-------- STORED ROWS

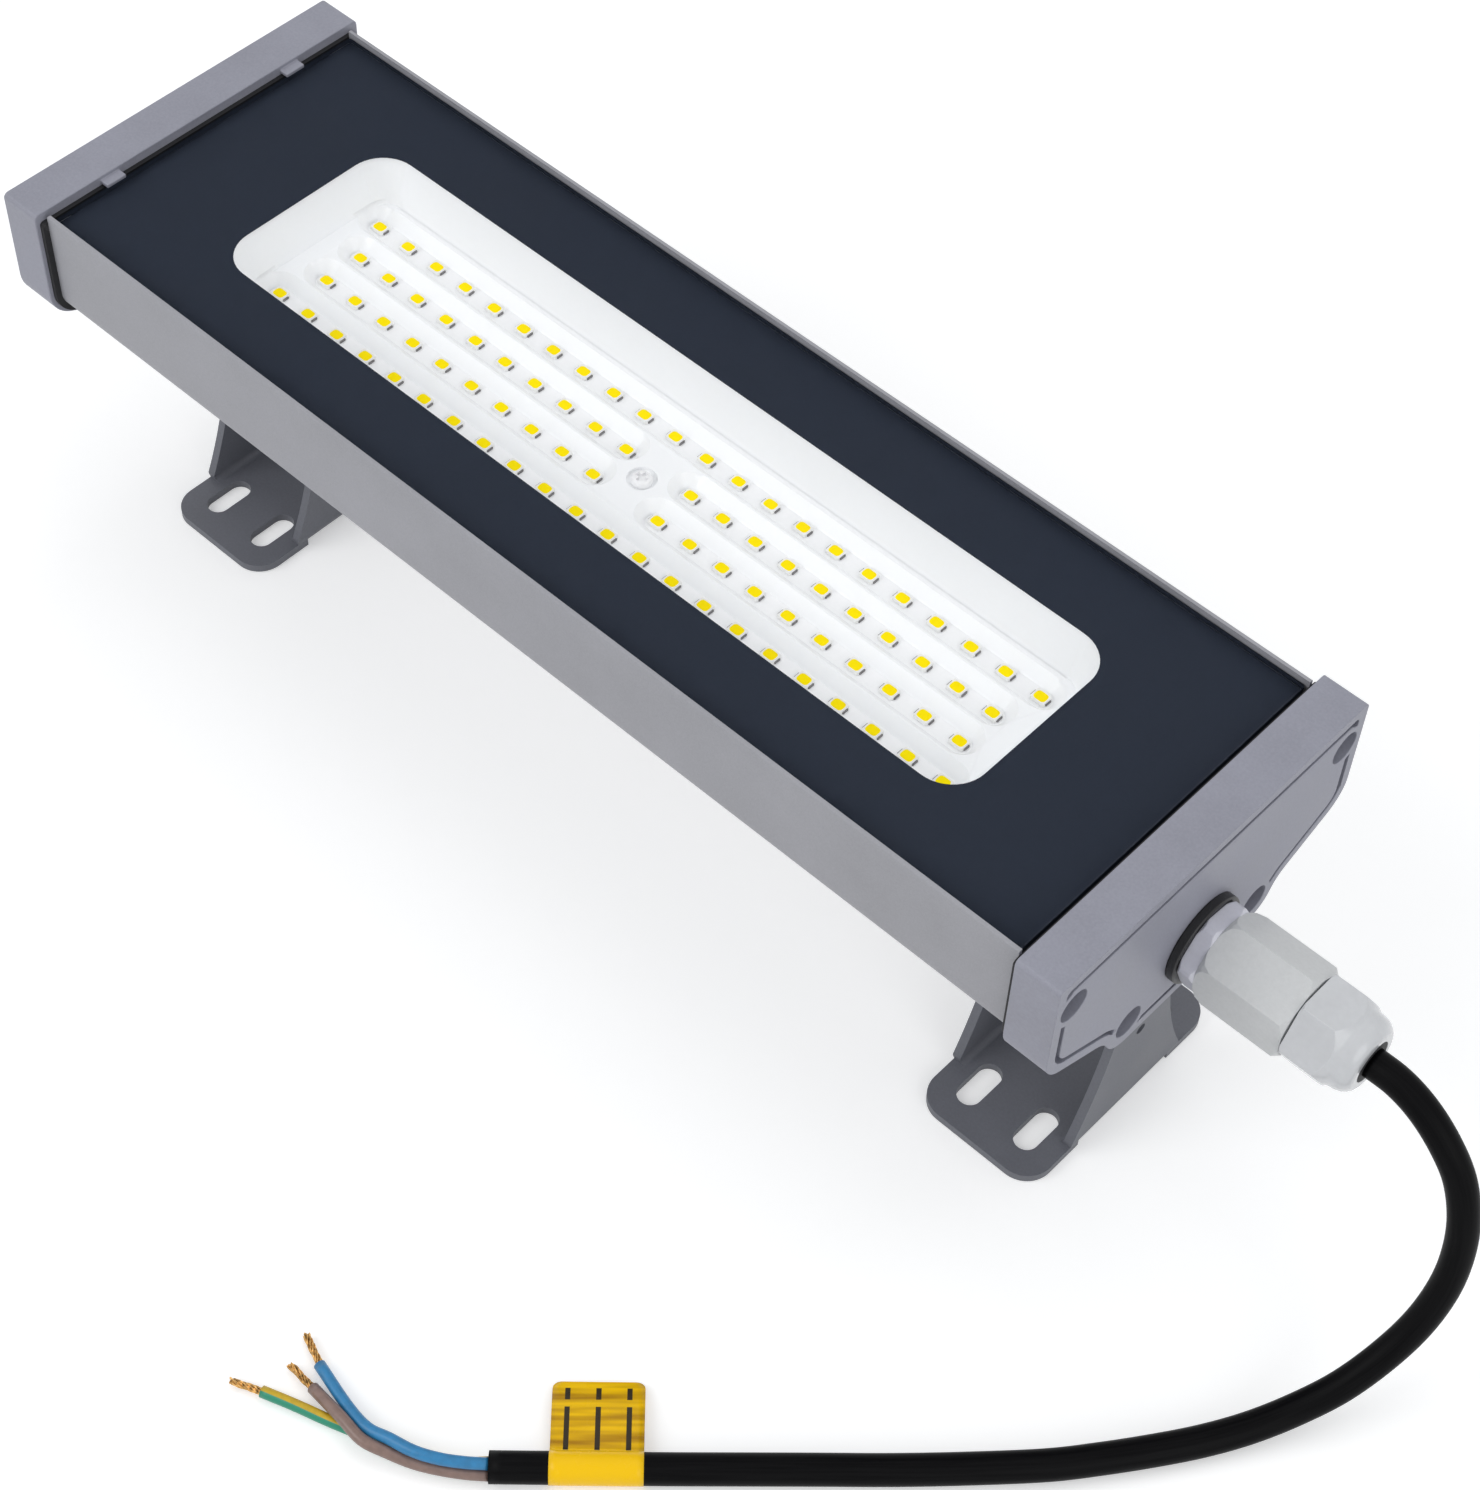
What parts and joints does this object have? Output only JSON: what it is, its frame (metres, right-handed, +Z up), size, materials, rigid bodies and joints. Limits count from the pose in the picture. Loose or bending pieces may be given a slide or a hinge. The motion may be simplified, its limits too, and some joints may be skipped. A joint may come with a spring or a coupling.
{
  "type": "led floodlight",
  "caption": "Slim rectangular floodlight: extruded body with end caps, glass front over rows of small LEDs, two tilting foot brackets and a cable gland with a free lead.",
  "frame": {"origin": "under the middle of the body, on the surface that the two feet stand on", "axes": "+X along the body towards the cable gland, +Y across the body, +Z up, the way the light shines at rest"},
  "size_m": [0.3591, 0.212, 0.096],
  "materials": {
    "body_paint": "fine textured grey paint",
    "cap_paint": "smooth blue-grey paint on a casting",
    "bracket_paint": "dark grey paint, semi-matt",
    "hanger_metal": "cast, semi-matt",
    "plain_aluminium": "folded sheet, satin",
    "screw_steel": "stainless, satin",
    "brass": "turned",
    "copper": "stranded bare copper",
    "black_rubber": "matt",
    "cable_black": "matt rubber sheath",
    "clear_glass": "clear tempered sheet",
    "dark_print": "dark blue-grey print under the glass",
    "white_tray": "white, half gloss",
    "white_screw": "white",
    "board_white": "white solder mask",
    "led_white": "white moulded package",
    "phosphor": "yellow phosphor gel",
    "grey_pad": "soft thermal pad",
    "dark_plastic": "matt",
    "red_lead": "silicone lead",
    "blue_lead": "lead",
    "nylon_washer": "nylon",
    "black_plastic": "moulded, half matt",
    "collar_grey": "moulded nylon",
    "gland_grey": "moulded nylon",
    "gland_gloss": "moulded nylon, glossy",
    "core_blue": "insulation",
    "core_brown": "insulation",
    "core_earth": "striped insulation",
    "label_yellow": "glossy wrap label, unprinted but for plain bars"
  },
  "bodies": {
    "housing": {"body_extrusion": "body_paint", "end_cap_far": "cap_paint", "end_cap_gland": "cap_paint", "cap_gasket_far": "black_rubber", "cap_gasket_gland": "black_rubber", "cap_screws_far": "screw_steel", "cap_screws_gland": "screw_steel", "cover_glass": "clear_glass", "glass_border": "dark_print", "glass_seal": "black_rubber", "reflector": "white_tray", "reflector_screw": "white_screw", "led_board": "board_white", "led_packages": "led_white", "led_phosphors": "phosphor", "thermal_pad": "grey_pad", "board_screws": "screw_steel", "driver_case": "plain_aluminium", "driver_lid": "dark_plastic", "driver_screws": "screw_steel", "output_leads": "red_lead", "lead_grommet": "black_rubber", "mains_leads": "blue_lead", "inner_cable": "cable_black", "earth_screw": "brass", "hanger_far": "hanger_metal", "hanger_gland": "hanger_metal", "hanger_screws": "screw_steel", "pivot_bolts": "screw_steel", "pivot_nuts": "screw_steel", "pivot_washers": "nylon_washer", "gland_washer": "black_plastic", "gland_adapter": "collar_grey", "gland_body": "gland_grey", "gland_seal": "black_rubber", "gland_nut": "gland_gloss", "gland_locknut": "brass", "cable_jacket": "cable_black", "core_blue": "core_blue", "core_brown": "core_brown", "core_earth": "core_earth", "strands_blue": "copper", "strands_brown": "copper", "strands_earth": "copper", "cable_label": "label_yellow"},
    "far_bracket": {"bracket_far": "bracket_paint"},
    "gland_bracket": {"bracket_gland": "bracket_paint"}
  },
  "joints": [
    {"name": "far_bracket_tilt", "type": "hinge", "parent": "housing", "child": "far_bracket", "pos_m": [-0.1096, 0, 0.0435], "axis": [1, 0, 0], "range_deg": [-80, 80]},
    {"name": "gland_bracket_tilt", "type": "hinge", "parent": "housing", "child": "gland_bracket", "pos_m": [0.1202, 0, 0.0435], "axis": [1, 0, 0], "range_deg": [-80, 80]}
  ]
}
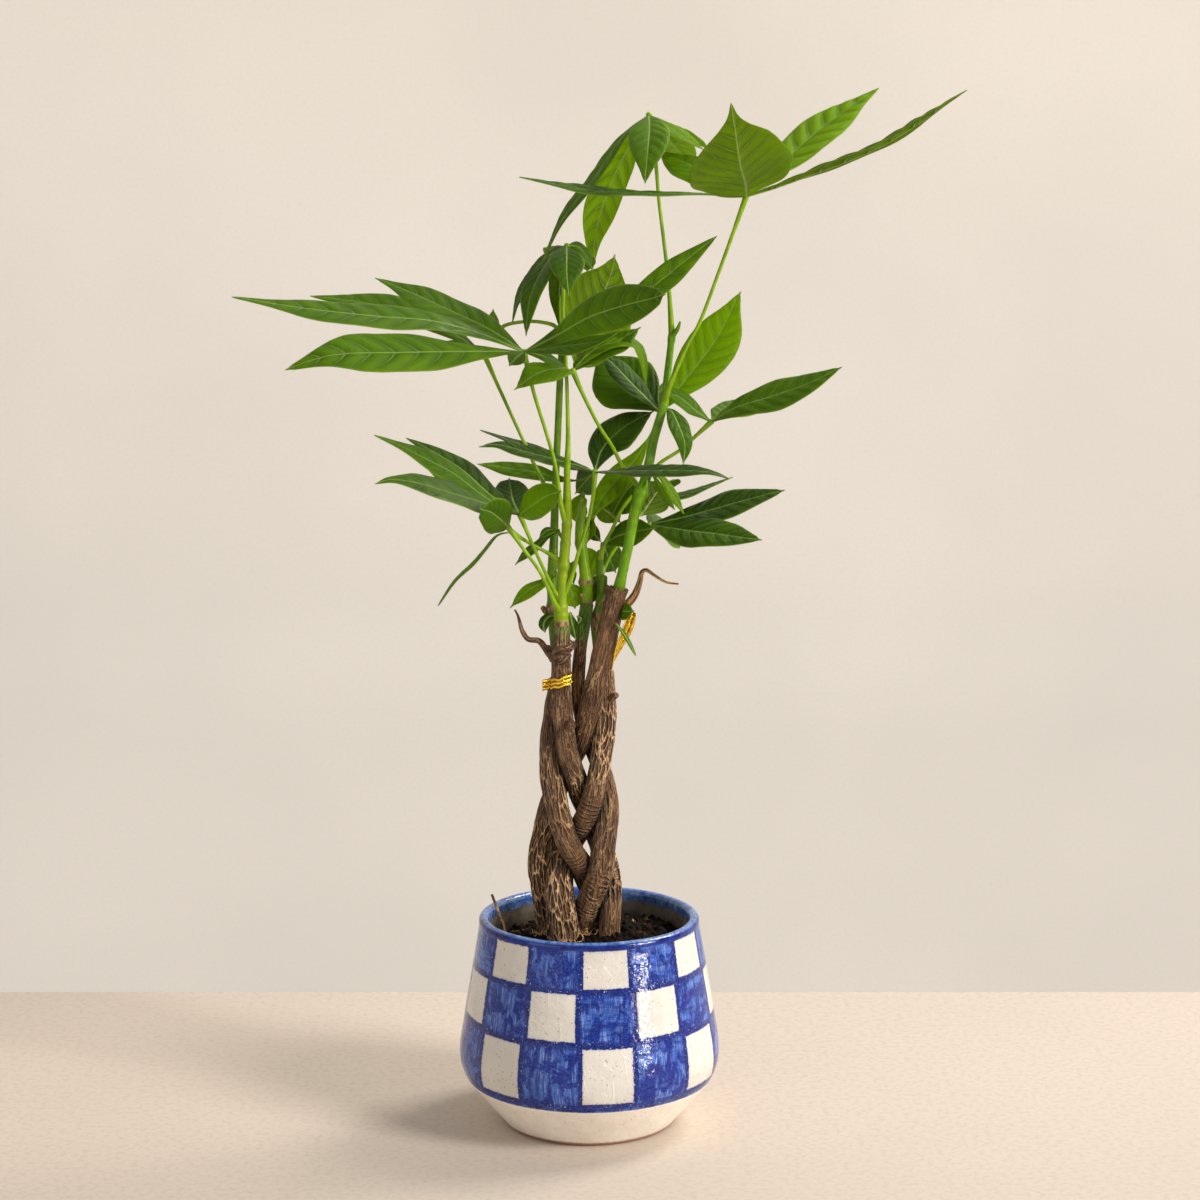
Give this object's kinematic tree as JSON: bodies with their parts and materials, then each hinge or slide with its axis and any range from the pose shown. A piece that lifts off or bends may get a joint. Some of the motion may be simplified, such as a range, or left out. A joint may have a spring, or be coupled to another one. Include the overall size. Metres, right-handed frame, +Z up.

----------------

Reproduce the whole listing word for word.

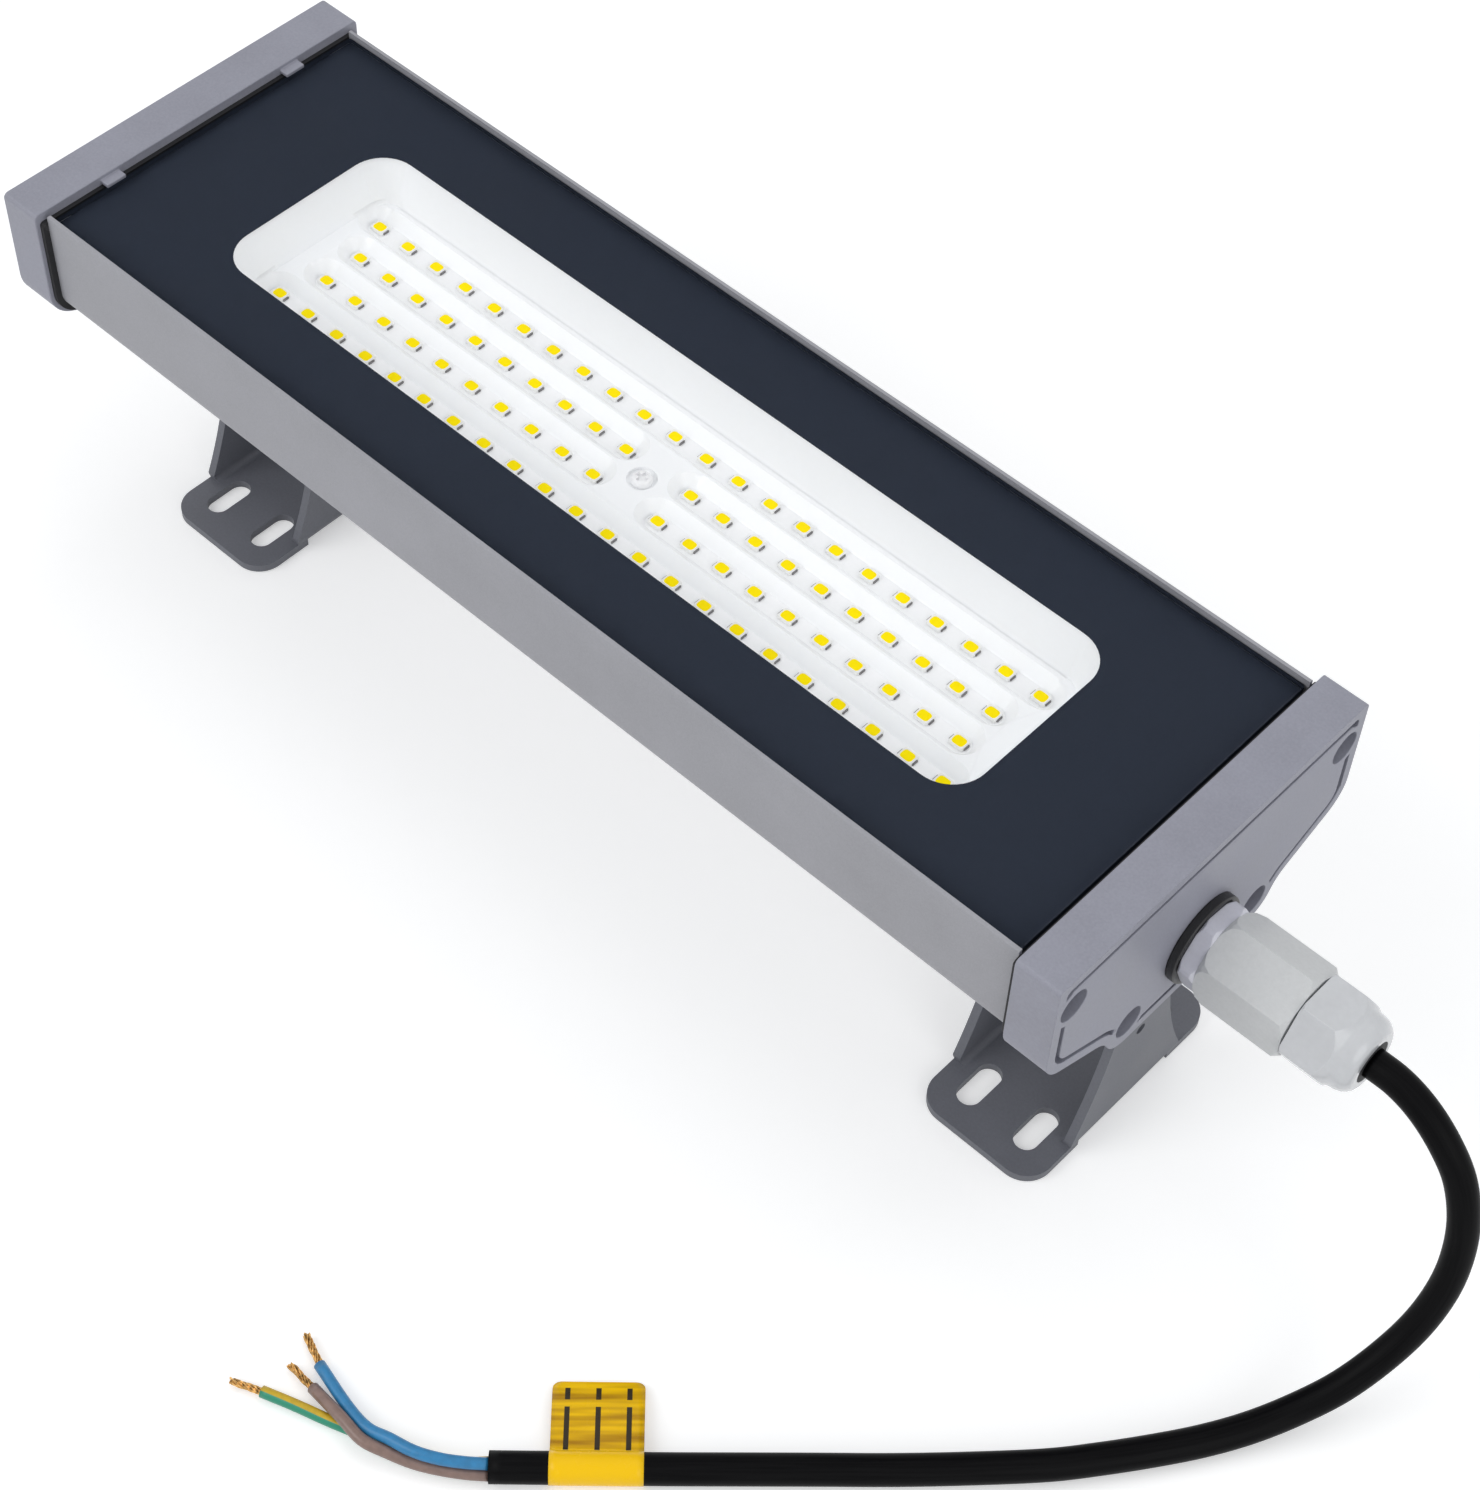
What parts and joints does this object have? Output only JSON: what it is, its frame (metres, right-handed, +Z up), size, materials, rigid bodies and joints. Limits count from the pose in the picture. Loose or bending pieces may be given a slide or a hinge. The motion may be simplified, its limits too, and some joints may be skipped. A joint may come with a spring or a coupling.
{
  "type": "led floodlight",
  "caption": "Slim rectangular floodlight: extruded body with end caps, glass front over rows of small LEDs, two tilting foot brackets and a cable gland with a free lead.",
  "frame": {"origin": "under the middle of the body, on the surface that the two feet stand on", "axes": "+X along the body towards the cable gland, +Y across the body, +Z up, the way the light shines at rest"},
  "size_m": [0.3591, 0.212, 0.096],
  "materials": {
    "body_paint": "fine textured grey paint",
    "cap_paint": "smooth blue-grey paint on a casting",
    "bracket_paint": "dark grey paint, semi-matt",
    "hanger_metal": "cast, semi-matt",
    "plain_aluminium": "folded sheet, satin",
    "screw_steel": "stainless, satin",
    "brass": "turned",
    "copper": "stranded bare copper",
    "black_rubber": "matt",
    "cable_black": "matt rubber sheath",
    "clear_glass": "clear tempered sheet",
    "dark_print": "dark blue-grey print under the glass",
    "white_tray": "white, half gloss",
    "white_screw": "white",
    "board_white": "white solder mask",
    "led_white": "white moulded package",
    "phosphor": "yellow phosphor gel",
    "grey_pad": "soft thermal pad",
    "dark_plastic": "matt",
    "red_lead": "silicone lead",
    "blue_lead": "lead",
    "nylon_washer": "nylon",
    "black_plastic": "moulded, half matt",
    "collar_grey": "moulded nylon",
    "gland_grey": "moulded nylon",
    "gland_gloss": "moulded nylon, glossy",
    "core_blue": "insulation",
    "core_brown": "insulation",
    "core_earth": "striped insulation",
    "label_yellow": "glossy wrap label, unprinted but for plain bars"
  },
  "bodies": {
    "housing": {"body_extrusion": "body_paint", "end_cap_far": "cap_paint", "end_cap_gland": "cap_paint", "cap_gasket_far": "black_rubber", "cap_gasket_gland": "black_rubber", "cap_screws_far": "screw_steel", "cap_screws_gland": "screw_steel", "cover_glass": "clear_glass", "glass_border": "dark_print", "glass_seal": "black_rubber", "reflector": "white_tray", "reflector_screw": "white_screw", "led_board": "board_white", "led_packages": "led_white", "led_phosphors": "phosphor", "thermal_pad": "grey_pad", "board_screws": "screw_steel", "driver_case": "plain_aluminium", "driver_lid": "dark_plastic", "driver_screws": "screw_steel", "output_leads": "red_lead", "lead_grommet": "black_rubber", "mains_leads": "blue_lead", "inner_cable": "cable_black", "earth_screw": "brass", "hanger_far": "hanger_metal", "hanger_gland": "hanger_metal", "hanger_screws": "screw_steel", "pivot_bolts": "screw_steel", "pivot_nuts": "screw_steel", "pivot_washers": "nylon_washer", "gland_washer": "black_plastic", "gland_adapter": "collar_grey", "gland_body": "gland_grey", "gland_seal": "black_rubber", "gland_nut": "gland_gloss", "gland_locknut": "brass", "cable_jacket": "cable_black", "core_blue": "core_blue", "core_brown": "core_brown", "core_earth": "core_earth", "strands_blue": "copper", "strands_brown": "copper", "strands_earth": "copper", "cable_label": "label_yellow"},
    "far_bracket": {"bracket_far": "bracket_paint"},
    "gland_bracket": {"bracket_gland": "bracket_paint"}
  },
  "joints": [
    {"name": "far_bracket_tilt", "type": "hinge", "parent": "housing", "child": "far_bracket", "pos_m": [-0.1096, 0, 0.0435], "axis": [1, 0, 0], "range_deg": [-80, 80]},
    {"name": "gland_bracket_tilt", "type": "hinge", "parent": "housing", "child": "gland_bracket", "pos_m": [0.1202, 0, 0.0435], "axis": [1, 0, 0], "range_deg": [-80, 80]}
  ]
}
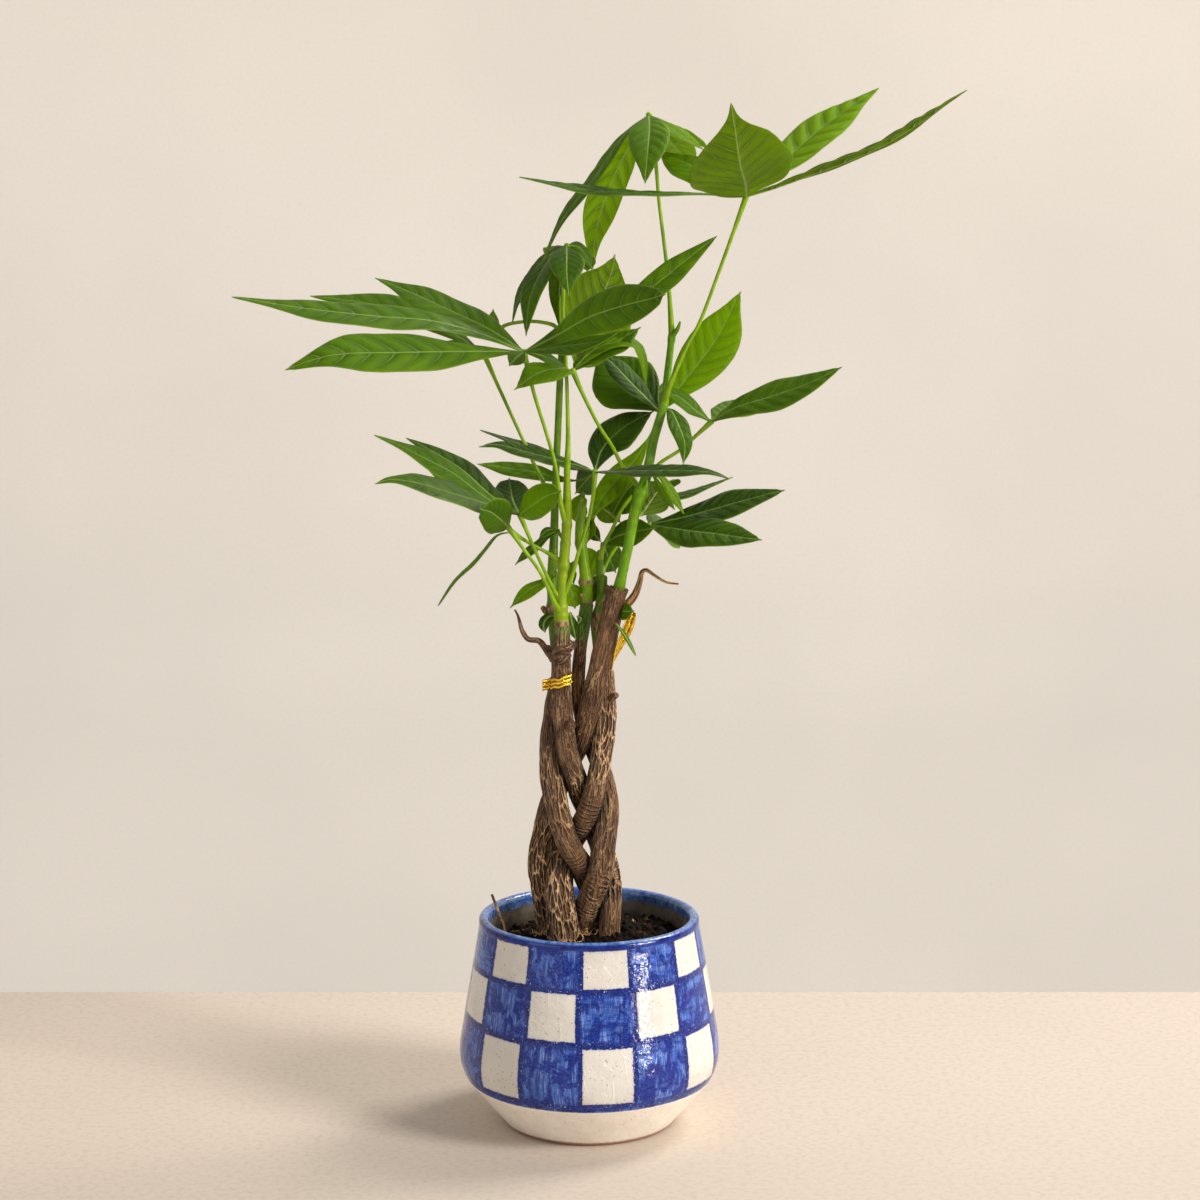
Give this object's kinematic tree as JSON: bodies with their parts and materials, then each hinge or slide with its axis and any range from the pose shown. A piece that lifts off or bends may get a joint. Some of the motion may be simplified, such as a range, or left out. A joint may have a spring, or be coupled to another one. Include the overall size. Metres, right-handed frame, +Z up.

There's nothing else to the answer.